Nigeria’s oil minister said Shell will need government approval to sell oilfields following a report that it plans to sell as much as $5 billion of assets in the nation.

Pipeline Shutdown

In Iraq, the pipeline supplying the Ceyhan oil export terminal was sabotaged around 8:30 p.m. local time Dec. 19, Asim Jihad, an Oil Ministry spokesman, said over the weekend.

The Iranian forces left the al-Fakah well late Dec. 19, Iraq’s deputy minister of oil, Abdul Kareem al-Luaibi, told reporters in Baghdad over the weekend.

“We got a boost earlier on the Nigeria news but then the market faded,” said Stephen Schork, president of consultant Schork Group Inc. in Villanova, Pennsylvania. “Unless something untoward happens, I doubt we will see much activity through the end of the year.”

Some traders are taking off during the last two weeks of the year because of winter holidays. There will be no trading on Dec. 25 for Christmas and on Jan. 1 for New Year’s Day.

OPEC Meeting

The Organization of Petroleum Exporting Countries has a consensus on “no change” in oil production quotas for the group’s meeting, Secretary-General Abdalla el-Badri said.

“At the moment we are comfortable with prices,” OPEC President and Angolan Oil Minister Jose Maria Botelho de Vasconcelos said in an interview with state radio. “Everything indicates that we will maintain the present situation,” when OPEC ministers meet.

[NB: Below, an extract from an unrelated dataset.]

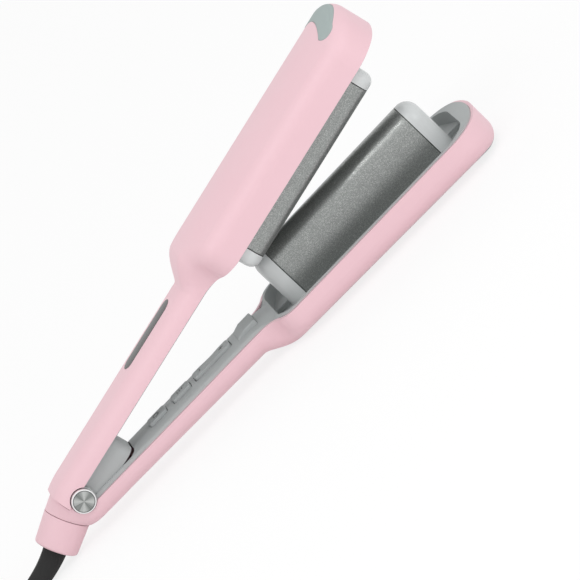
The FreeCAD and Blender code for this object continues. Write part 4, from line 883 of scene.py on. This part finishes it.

Members from countries including Kuwait and Libya have already signaled no need to change quotas in comments this month. All 36 analysts in a survey by Bloomberg last week said they expected OPEC to maintain its formal production limit at the Angola meeting tomorrow.

Brent crude oil for February settlement declined 76 cents, or 1 percent, to end the session at $72.99 a barrel on the London-based ICE Futures Europe exchange yesterday.